Lawyers say the furlough scheme is not straightforward and suggest many companies have struggled to keep up with the government’s changing—and sometimes conflicting—guidance and rules.

For example, a recent rule change in July aimed at creating more flexibility for businesses means staff are now allowed to return to work part time but remain furloughed for the rest of their normal working hours, which makes calculating how to claim for furlough pay more complicated.

Lawyers also say companies may have inadvertently claimed furlough pay when they were not eligible to do so or their circumstances may have changed, meaning what was a valid claim has become invalid through no fault of the company’s.

Joanne Frew, national head of employment at law firm DWF, says, “Considering the complexity of the CJRS and the timescales involved to submit claims, it is understandable that employers will have made some errors.”

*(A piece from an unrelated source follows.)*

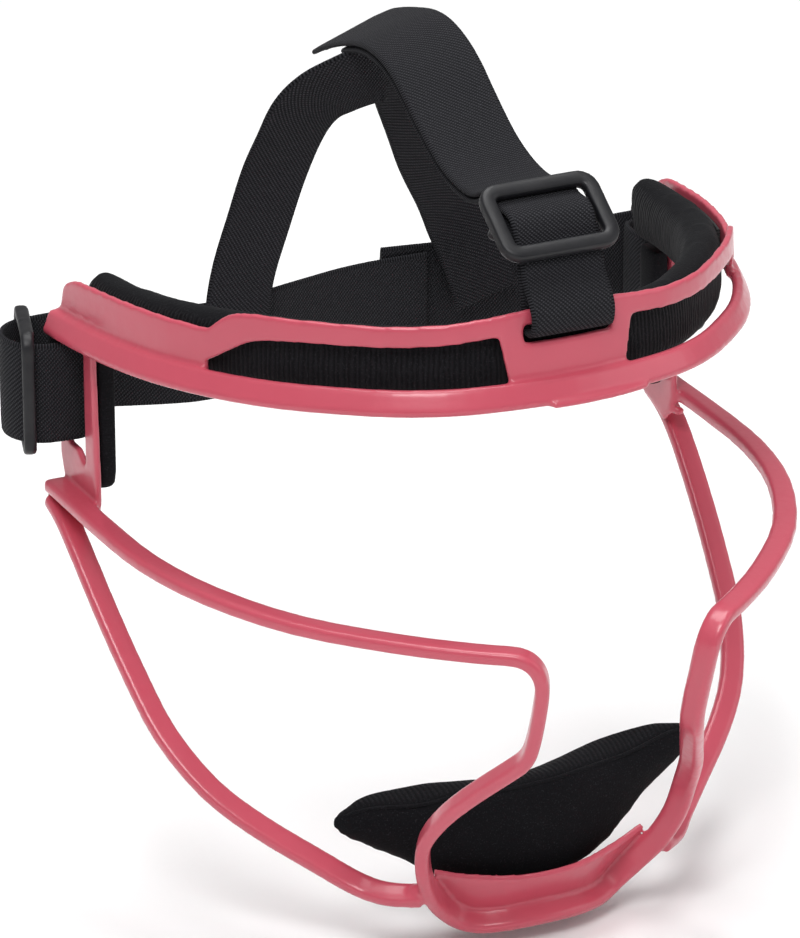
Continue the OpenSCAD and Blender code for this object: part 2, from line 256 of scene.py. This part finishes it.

Alex Christen, employment lawyer at law firm Capital Law, says companies should review furlough payments to make sure they have not claimed any money they were not entitled to.

She also says if a company is contacted by HMRC about a fraudulent claim, it should cooperate fully and provide HMRC with any information that might help show the claim was either properly made, or that the company genuinely believed it was entitled to claim for some or all of the furlough pay.

She adds that if HMRC decides the company made an “innocent” mistake, it would be unlikely the company would have to pay any penalties or other costs, though it would be required to pay back the overclaimed amount.

“Genuine errors should not attract penalties, and HMRC has issued guidance for companies that have realized that they have claimed too much and want to make a repayment,” says Christen.